First, a phenotypic approach investigated covariances between phenotypes and relative fitness, to measure present selection on combinations of traits, and explore spatio-temporal fluctuations of selection. We demonstrated that climate change, and in particular extreme climatic events, increases the force of selection acting on avian timing of breeding. We also revealed that the urban environment imposes novel selection on bird morphology and life history. Although it is pervasively assumed that climate change and the urban environment both induce new selection on wild organisms, these are one of the first evidence confirming this prediction.
Second, we conducted quantitative genetic analyses using both long-term pedigree data and experimental (e.g. cross-fostering) approaches on behavior, colour ornamentation, morphology and life history of blue tits. We revealed that most colour ornament traits in this species are heritable, and that colours expressed in males and females are linked by strong cross-sex genetic colourations, possibly influencing strongly the evolution of colour in females. A thorough investigation on the variability, heritability and natural selection of phenological plasticity in a wild bird highlighted the importance of integrating ecological mechanisms shaping variation in plasticity if we are to understand how global change will affect plasticity and its consequences for population biology. The multi-trait approach was used to compare G matrices across populations at different spatial scale. It also revealed that behavioural syndromes are linked with a wider pace-of-life syndrome, and can vary across contrasted habitats because of heterogeneous selection across the landscape.

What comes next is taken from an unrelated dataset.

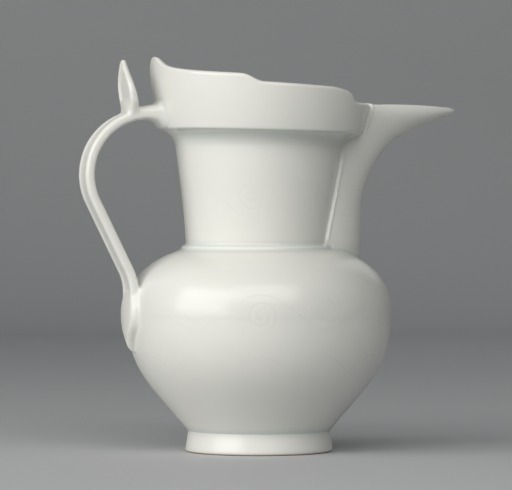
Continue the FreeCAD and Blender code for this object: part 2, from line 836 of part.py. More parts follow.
def make_haunch():
    """The hollow-curved thickening that carries the strap's underside down the collar."""
    body = body_named("haunch")
    under = cap_base + S("handle_rise") - S("strap_thickness") * 0.5
    long, drop, inside = S("haunch_length"), S("haunch_drop"), -(S("cap_radius") - 5.0)
    face = -(S("cap_radius") - S("cap_forward") + 0.3)
    tip = (face - long, under + 1.0)
    low = (face, under - drop)
    sketch = new_sketch(body, "haunch_outline", "XZ_Plane")
    draw_outline(
        sketch,
        [
            [tip, (face - long, under)],
            [
                (face - long, under),
                (face - 0.42 * long, under - 0.04 * drop),
                (face - 0.12 * long, under - 0.5 * drop),
                low,
            ],
            [low, (inside, low[1])],
            [(inside, low[1]), (inside, tip[1])],
            [(inside, tip[1]), tip],
        ],
    )
    pad = body.newObject("PartDesign::Pad", "haunch_pad")
    pad.Profile = sketch
    pad.Midplane = True
    pad.Length = SIZES["strap_width"][0] * 0.5
    pad.setExpression("Length", (S("strap_width") * 0.5).text)
    doc.recompute()
    return body


# The leaf that stands on the handle for the thumb

def leaf_outline(width, height, foot):
    """A pointed leaf, wide low down, as a closed outline round the vertical."""
    right = [
        (width * 0.55, size(-foot)),
        (width * 1.06, size(-0.2)),
        (width * 1.16, height * 0.30),
        (width * 0.66, height * 0.62),
        (width * 0.34, height * 0.86),
        (size(0), height),
    ]
    left = [(-across, up) for across, up in reversed(right)]
    return [right, left, [left[-1], right[0]]]


def make_leaf():
    body = body_named("leaf")
    level = cap_base + S("handle_rise") + S("strap_thickness") * 0.5
    body.Placement = Placement(
        Vector(-SIZES["leaf_distance"][0], 0, level.value), Rotation(Vector(0, 1, 0), -SIZES["leaf_lean"][0])
    )
    body.setExpression(".Placement.Base.x", (-S("leaf_distance")).text)
    body.setExpression(".Placement.Base.z", level.text)
    body.setExpression(".Placement.Rotation.Angle", (-S("leaf_lean")).text)
    sketch = new_sketch(body, "leaf_outline", "YZ_Plane")
    draw_outline(sketch, leaf_outline(S("leaf_width"), S("leaf_height"), 3.0))
    pad = body.newObject("PartDesign::Pad", "leaf_pad")
    pad.Profile = sketch
    pad.Midplane = True
    pad.Length = SIZES["leaf_thickness"][0]
    pad.setExpression("Length", S("leaf_thickness").text)
    front, back = S("leaf_thickness") * 0.5, -(S("leaf_thickness") * 0.5) + S("leaf_tip")
    tip = S("leaf_height") + 1.0
    low, clear = size(2.0), front + 4.0
    wedge = joined((front, low), (back, tip), (clear, tip), (clear, low), (front, low))
    cut_through(body, "leaf_taper", "XZ_Plane", wedge)
    return body


# The leaf-shaped pad that the handle's lower end is luted to

def make_pad_prism():
    body = body_named("pad_prism")
    sketch = new_sketch(body, "pad_prism_outline", "YZ_Plane")
    top, tip, wide = S("pad_top"), S("pad_tip"), S("pad_width")
    strap = S("strap_width") * 0.5
    long = top - tip
    right = [
        (strap, top),
        (strap, top - 0.12 * long),
        (wide * 1.18, top - 0.25 * long),
        (wide * 1.0, top - 0.62 * long),
        (wide * 0.28, top - 0.80 * long),
        (size(0), tip),
    ]
    left = [(-across, up) for across, up in reversed(right)]
    draw_outline(sketch, [right, left, [left[-1], right[0]]])
    pad = body.newObject("PartDesign::Pad", "pad_prism_pad")
    pad.Profile = sketch
    pad.Reversed = True
    pad.Length = SIZES["belly_radius"][0] + 20.0
    pad.setExpression("Length", (S("belly_radius") + 20.0).text)
    doc.recompute()
    return body


def make_pad_skin():
    """The belly grown by the pad's height, which gives the pad its outer face."""
    high = S("pad_height")
    up, down = shoulder_curve(high), bowl_curve(high)
    profile = [
        up,
        [up[3], (size(0), up[3][1])],
        [(size(0), up[3][1]), (size(0), down[3][1])],
        [(size(0), down[3][1]), down[3]],
        list(reversed(down)),
    ]
    return revolve("pad_skin", profile)


def make_landing_cut():
    """Everything below the pad's top edge, where the strap stops and the pad goes on."""
    body = body_named("landing_cut")
    sketch = new_sketch(body, "landing_cut_outline", "XZ_Plane")
    top, far = S("pad_top"), -(S("belly_radius") + 30.0)
    draw_outline(sketch, joined((far, top), (size(0), top), (size(0), size(0)), (far, size(0)), (far, top)))
    pad = body.newObject("PartDesign::Pad", "landing_cut_pad")
    pad.Profile = sketch
    pad.Midplane = True
    pad.Length = THROUGH
    doc.recompute()
    return body


def build():
    """Makes every piece and returns them by name."""
    pieces = {
        "foot_ring": make_foot_ring(),
        "lower_body": make_lower_body(),
        "upper_body": make_upper_body(),
        "neck_ring": make_neck_ring(),
    }
    vessel = make_vessel_form()
    mouth = make_mouth_form()
    cap = make_cap_form()
    spout_outer = loft_spout("spout_outer", STATIONS, size(0.0), 8.0)
    trim_rim(spout_outer, "spout_outer_rim")
    channel = loft_spout("spout_channel", channel_stations(), -S("spout_wall"), 8.0)
    root = joint_form("spout_root_form", vessel, mouth)
    pieces["neck"] = minus("neck", make_neck(), channel)
    pieces["cap_collar"] = minus("cap_collar", make_cap_band(), spout_outer)
    pieces["spout"] = minus("spout", minus("spout_gutter", spout_outer, channel), root)

    grown = loft_spout("spout_grown", STATIONS, S("rib_height"), 8.0)
    trim_rim(grown, "spout_grown_rim")
    skin = minus("rib_skin", grown, spout_outer)
    pieces["spout_rib"] = shared("spout_rib", skin, make_rib_band())
    pieces["spout_rib"].Label = "spout_rib"

    holder = joint_form("handle_root_form", vessel, cap)
    strap = make_strap()
    landed = minus("strap_on_pot", joint_form("strap_with_haunch", strap, make_haunch()), holder)
    pieces["handle"] = minus("handle", landed, make_landing_cut())
    pieces["thumb_leaf"] = minus("thumb_leaf", make_leaf(), strap)
    leaf_skin = shared("pad_form", make_pad_skin(), make_pad_prism())
    pieces["handle_terminal"] = minus("handle_terminal", leaf_skin, vessel)
    doc.recompute()
    return pieces


def check(pieces):
    """Stops if anything in the document failed or a piece isn't one sound solid or more."""
    for item in doc.Objects:
        if {"Invalid", "Error"} & set(item.State):
            raise RuntimeError(f"{item.Name} failed")
    for name, piece in pieces.items():
        shape = piece.Shape
        if shape.isNull() or not shape.isValid() or not shape.Solids:
            raise RuntimeError(f"{name} has no sound shape")
        print(f"{name}: {len(shape.Solids)} solids, {shape.Volume:.1f} mm3")


def write(pieces):
    os.makedirs("parts", exist_ok=True)
    for name, piece in pieces.items():
        piece.Shape.exportStep(f"parts/{name}.step")


made = build()
check(made)
write(made)
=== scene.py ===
import math

import bmesh
import bpy
import numpy as np
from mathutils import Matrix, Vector
from mathutils.bvhtree import BVHTree
from mathutils.kdtree import KDTree


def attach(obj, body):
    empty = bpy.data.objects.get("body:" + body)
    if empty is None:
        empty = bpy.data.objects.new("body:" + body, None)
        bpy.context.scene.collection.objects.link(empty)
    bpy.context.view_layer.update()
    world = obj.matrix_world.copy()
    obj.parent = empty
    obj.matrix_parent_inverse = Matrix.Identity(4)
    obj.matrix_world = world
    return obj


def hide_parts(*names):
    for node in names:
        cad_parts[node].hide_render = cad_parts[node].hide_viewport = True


# White-glazed ewer with a stepped collar, open spout and strap handle.
# Sizes are in millimetres as on the maker's drawing and become metres when a mesh is made.
# Spout towards +X, handle towards -X, +Z up, the foot stands on z = 0.

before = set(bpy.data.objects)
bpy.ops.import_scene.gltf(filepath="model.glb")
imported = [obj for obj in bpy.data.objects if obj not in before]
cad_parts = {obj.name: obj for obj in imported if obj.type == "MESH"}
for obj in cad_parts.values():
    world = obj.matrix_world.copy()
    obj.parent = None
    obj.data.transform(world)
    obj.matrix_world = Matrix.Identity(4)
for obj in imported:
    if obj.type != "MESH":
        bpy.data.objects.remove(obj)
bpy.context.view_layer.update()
mm = 0.001

print("stage: camera and light")

studio = {
    "turn": 16.0,         # degrees that the viewer stands off the side view
    "distance": 1.85,     # metres from the pot's axis
    "eyeHeight": 0.130,
    "focalPixels": 3700.0,
    "axisPixel": (259.0, 191.0),   # where the pot's axis and the eye level fall in the picture
    "picture": (512.0, 490.0),
}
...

Third, an ecological genomics approach analyzed the genomic regions found to be associated with phenotypic variation in terms of genetic structure, genetic diversity patterns and footprints of selection, thereby providing insights into past selection that has shaped phenotypic variation. These genomic studies brought novel insight into local adaptation in a heterogeneous landscape (blue tits in Corsica) and in the urban habitat (great tits in Montpellier). In particular genome scans across the whole genome and in the epigenome found footprints of divergent selection along the urbanization gradient. Our findings open exciting perspectives for broader investigations of (epi)genomic bases related to adaptation in urban environment, notably in relation to avian personality and metabolism.
The forces and originality of this project included a/ the use of multiple long term datasets in different populations of the same species, in two contexts of environmental change of anthropogenic origin (climate change and urbanization), b/ the integration of different characters (behavior, life history, physiology) in the study of pace-of-life syndromes, c/ the combined use of expertise from the fields of Evolutionary Biology, Behaviour Ecology, Physiology, (Epi)Genomics, Quantitative Genetics, Biogeography, Remote Sensing and Biostatitics, and finally d/ the important outreach effort in link with local communities, in particular schools.